What needs to be done: Print each line exactly as it is given.

Source excerpt:
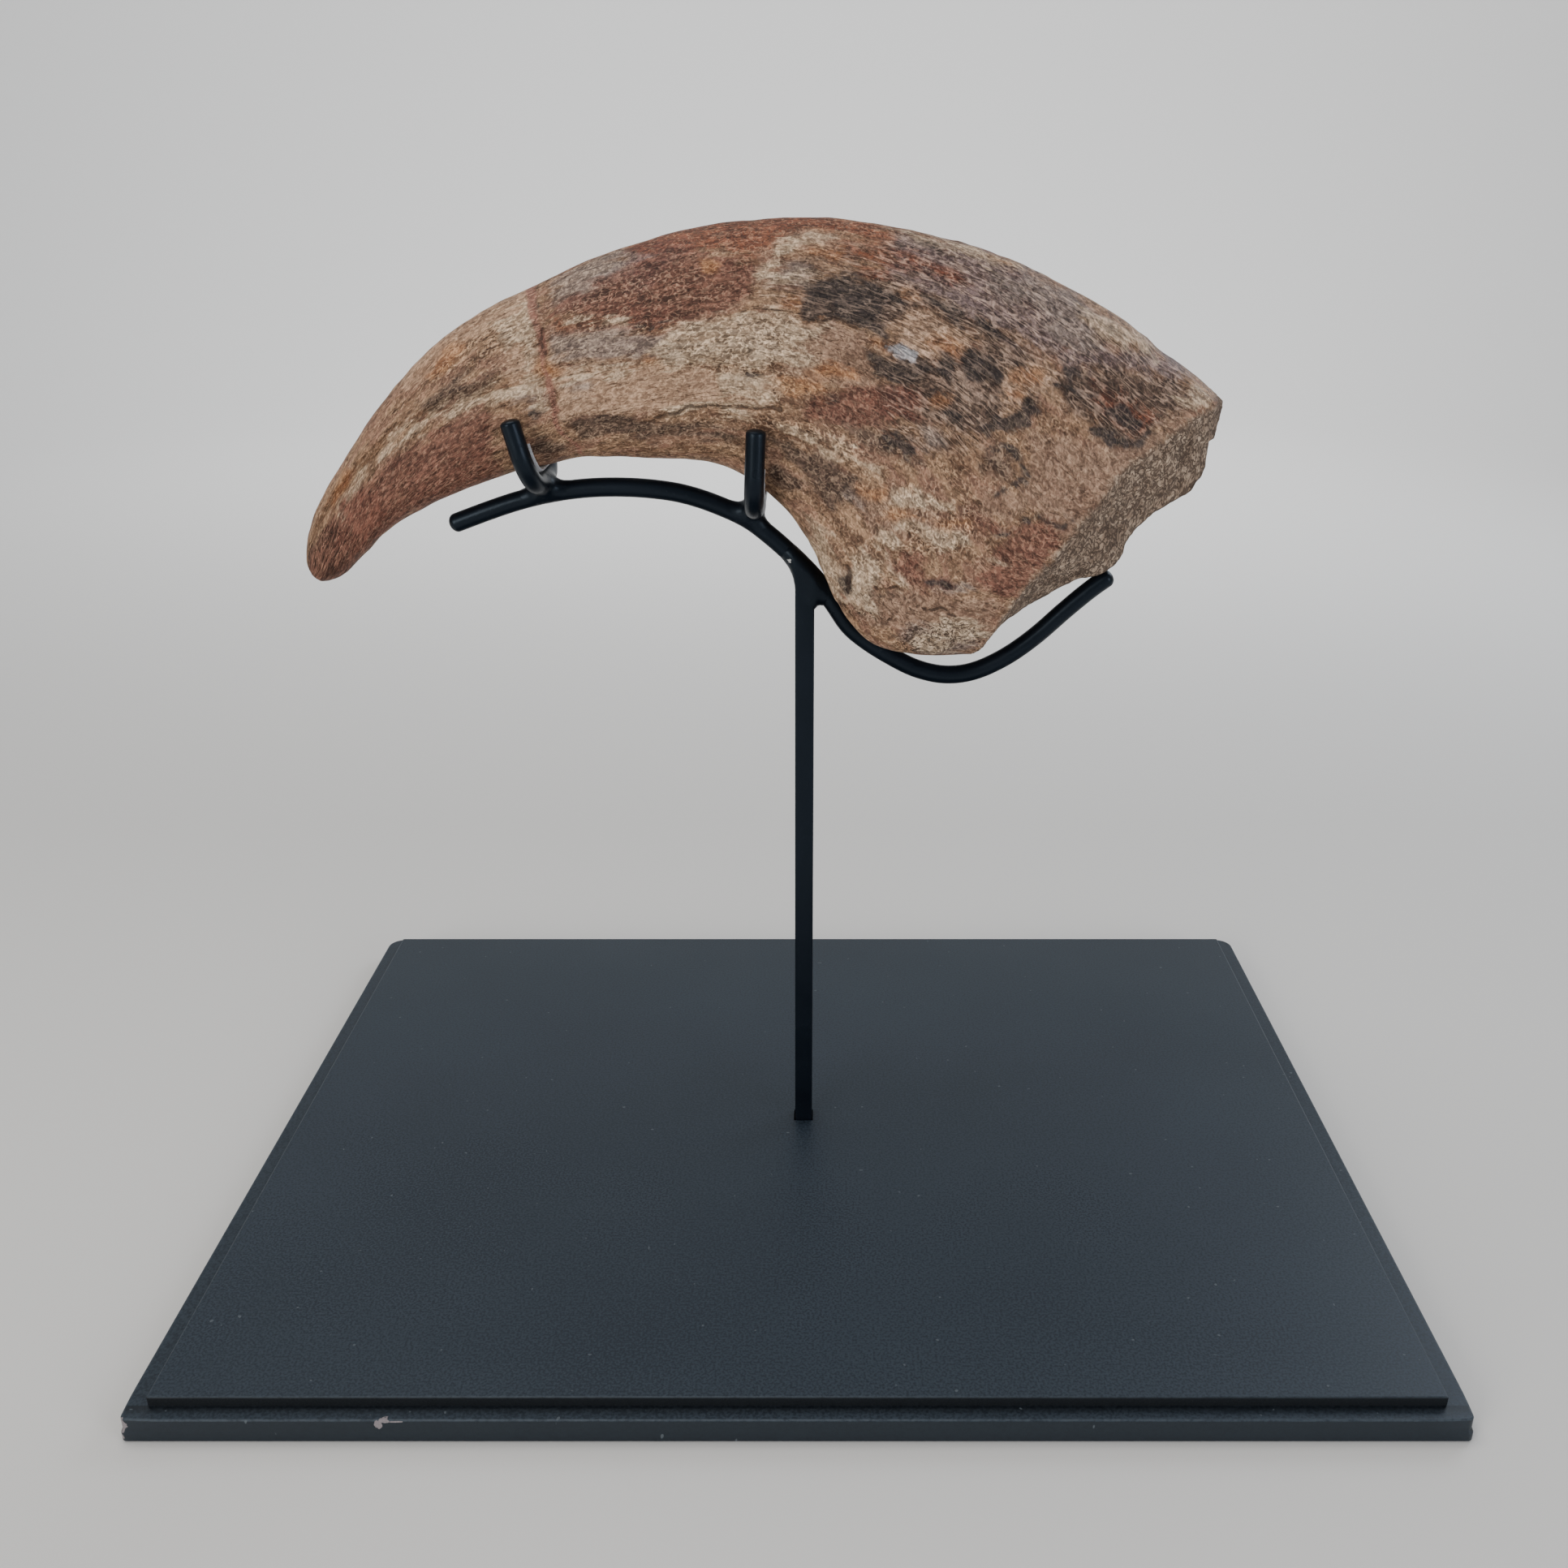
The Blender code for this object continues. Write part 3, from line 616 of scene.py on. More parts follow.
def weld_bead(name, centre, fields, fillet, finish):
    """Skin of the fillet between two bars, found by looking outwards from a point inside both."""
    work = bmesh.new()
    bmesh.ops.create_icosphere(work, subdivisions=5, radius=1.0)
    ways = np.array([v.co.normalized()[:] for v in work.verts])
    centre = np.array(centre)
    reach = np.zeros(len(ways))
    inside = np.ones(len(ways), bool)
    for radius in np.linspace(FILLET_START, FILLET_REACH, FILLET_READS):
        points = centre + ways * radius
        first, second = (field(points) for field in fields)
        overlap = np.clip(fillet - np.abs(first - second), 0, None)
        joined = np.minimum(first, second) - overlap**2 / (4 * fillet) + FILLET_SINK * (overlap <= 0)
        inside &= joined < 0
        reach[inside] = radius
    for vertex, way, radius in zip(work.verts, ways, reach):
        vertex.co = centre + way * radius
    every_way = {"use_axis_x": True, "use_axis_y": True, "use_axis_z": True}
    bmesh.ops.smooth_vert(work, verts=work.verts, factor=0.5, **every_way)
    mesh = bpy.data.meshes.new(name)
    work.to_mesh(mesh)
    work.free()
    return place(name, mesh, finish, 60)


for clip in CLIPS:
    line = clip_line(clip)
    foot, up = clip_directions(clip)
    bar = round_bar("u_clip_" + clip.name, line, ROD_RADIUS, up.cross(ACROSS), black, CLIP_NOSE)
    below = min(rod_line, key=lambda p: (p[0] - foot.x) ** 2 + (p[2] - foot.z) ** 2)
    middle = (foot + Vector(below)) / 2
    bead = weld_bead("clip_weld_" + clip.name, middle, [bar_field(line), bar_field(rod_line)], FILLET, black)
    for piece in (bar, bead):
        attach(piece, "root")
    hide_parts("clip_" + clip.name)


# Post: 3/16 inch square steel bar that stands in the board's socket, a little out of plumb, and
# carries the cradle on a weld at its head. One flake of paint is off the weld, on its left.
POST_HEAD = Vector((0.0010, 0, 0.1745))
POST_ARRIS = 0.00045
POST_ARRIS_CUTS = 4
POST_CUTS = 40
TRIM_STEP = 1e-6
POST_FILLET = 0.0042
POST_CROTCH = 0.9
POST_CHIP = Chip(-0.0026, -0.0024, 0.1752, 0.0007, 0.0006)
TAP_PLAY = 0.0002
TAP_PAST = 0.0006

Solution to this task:
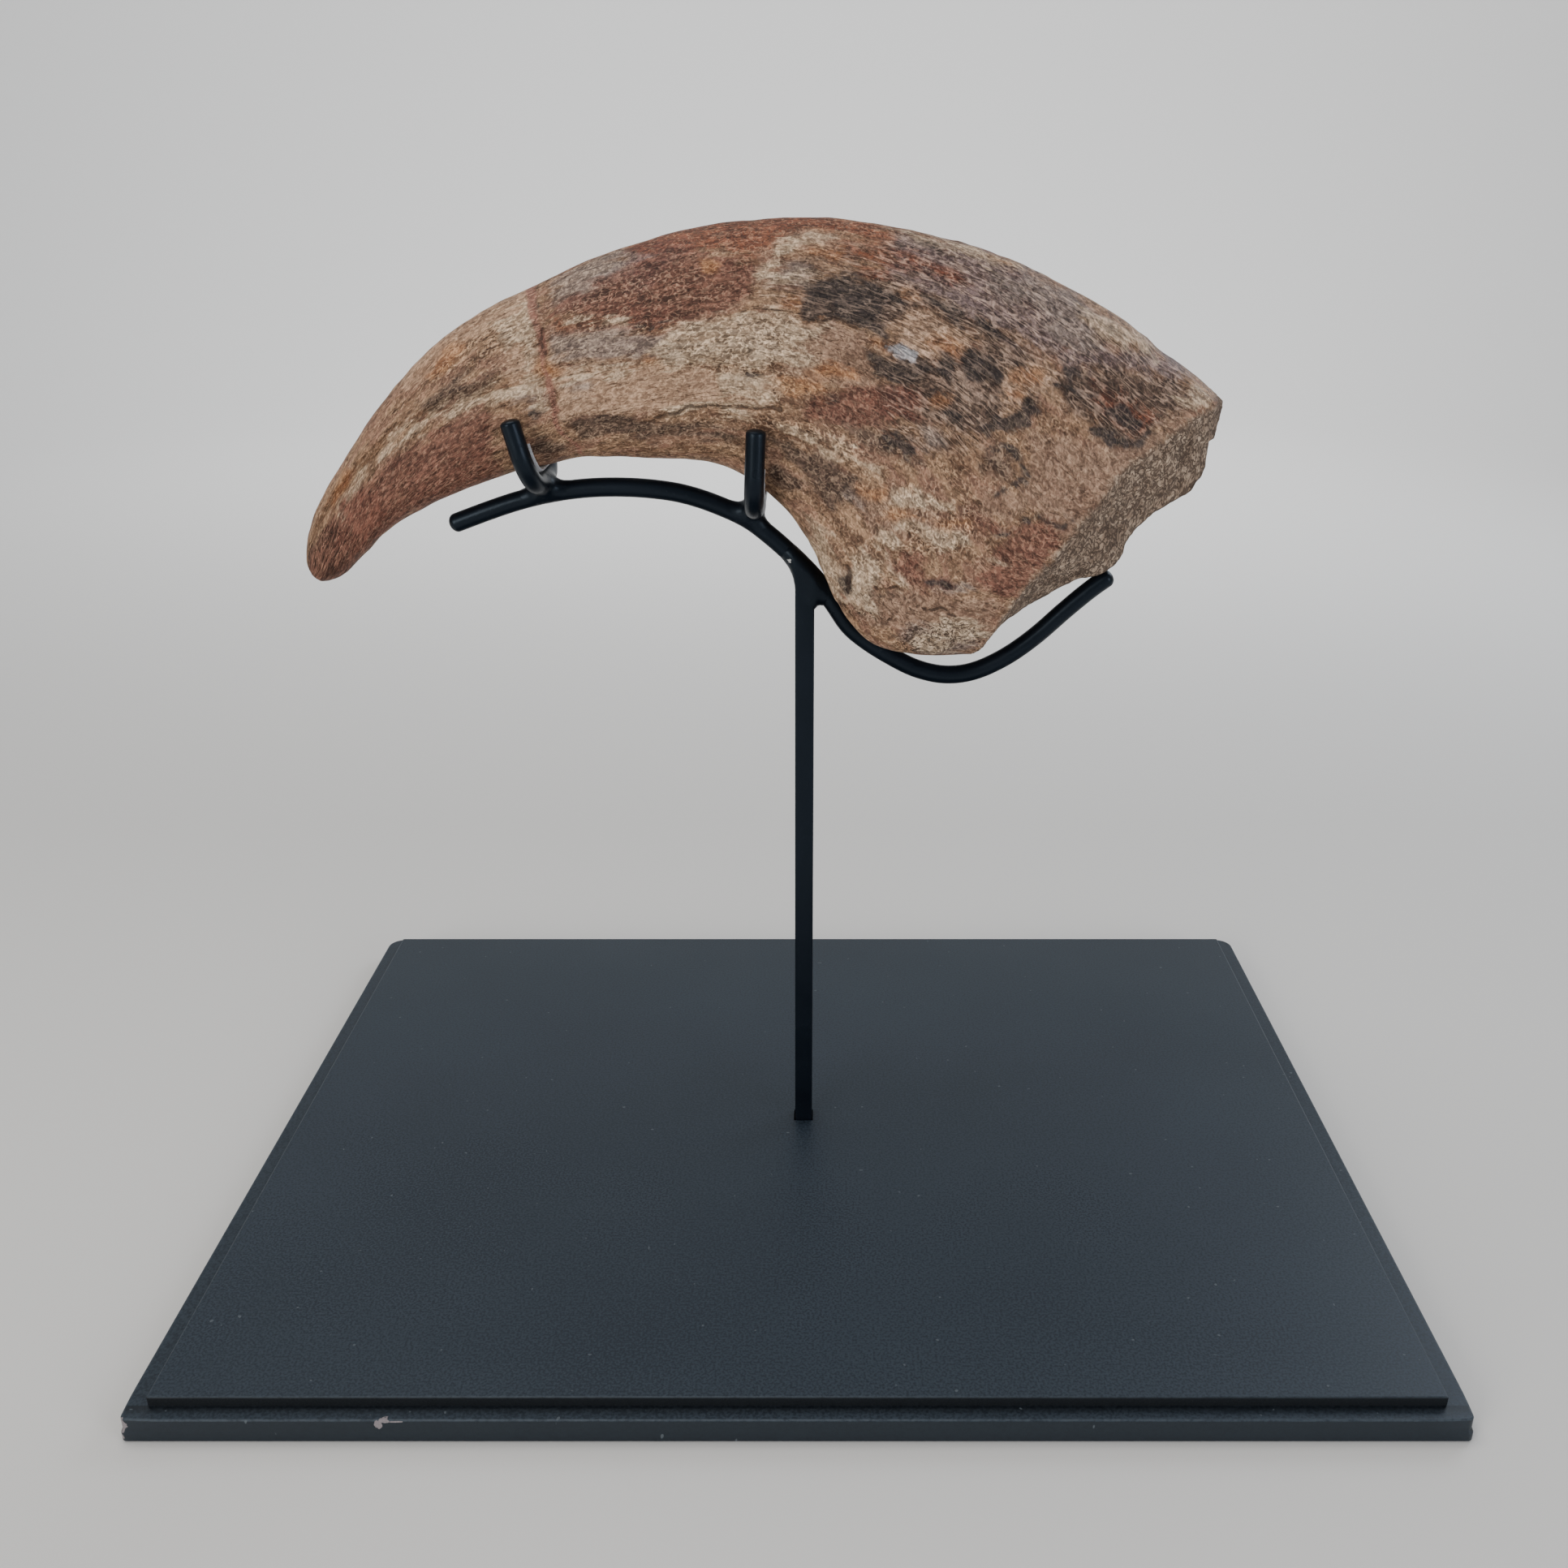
The Blender code for this object continues. Write part 3, from line 616 of scene.py on. More parts follow.
def weld_bead(name, centre, fields, fillet, finish):
    """Skin of the fillet between two bars, found by looking outwards from a point inside both."""
    work = bmesh.new()
    bmesh.ops.create_icosphere(work, subdivisions=5, radius=1.0)
    ways = np.array([v.co.normalized()[:] for v in work.verts])
    centre = np.array(centre)
    reach = np.zeros(len(ways))
    inside = np.ones(len(ways), bool)
    for radius in np.linspace(FILLET_START, FILLET_REACH, FILLET_READS):
        points = centre + ways * radius
        first, second = (field(points) for field in fields)
        overlap = np.clip(fillet - np.abs(first - second), 0, None)
        joined = np.minimum(first, second) - overlap**2 / (4 * fillet) + FILLET_SINK * (overlap <= 0)
        inside &= joined < 0
        reach[inside] = radius
    for vertex, way, radius in zip(work.verts, ways, reach):
        vertex.co = centre + way * radius
    every_way = {"use_axis_x": True, "use_axis_y": True, "use_axis_z": True}
    bmesh.ops.smooth_vert(work, verts=work.verts, factor=0.5, **every_way)
    mesh = bpy.data.meshes.new(name)
    work.to_mesh(mesh)
    work.free()
    return place(name, mesh, finish, 60)


for clip in CLIPS:
    line = clip_line(clip)
    foot, up = clip_directions(clip)
    bar = round_bar("u_clip_" + clip.name, line, ROD_RADIUS, up.cross(ACROSS), black, CLIP_NOSE)
    below = min(rod_line, key=lambda p: (p[0] - foot.x) ** 2 + (p[2] - foot.z) ** 2)
    middle = (foot + Vector(below)) / 2
    bead = weld_bead("clip_weld_" + clip.name, middle, [bar_field(line), bar_field(rod_line)], FILLET, black)
    for piece in (bar, bead):
        attach(piece, "root")
    hide_parts("clip_" + clip.name)


# Post: 3/16 inch square steel bar that stands in the board's socket, a little out of plumb, and
# carries the cradle on a weld at its head. One flake of paint is off the weld, on its left.
POST_HEAD = Vector((0.0010, 0, 0.1745))
POST_ARRIS = 0.00045
POST_ARRIS_CUTS = 4
POST_CUTS = 40
TRIM_STEP = 1e-6
POST_FILLET = 0.0042
POST_CROTCH = 0.9
POST_CHIP = Chip(-0.0026, -0.0024, 0.1752, 0.0007, 0.0006)
TAP_PLAY = 0.0002
TAP_PAST = 0.0006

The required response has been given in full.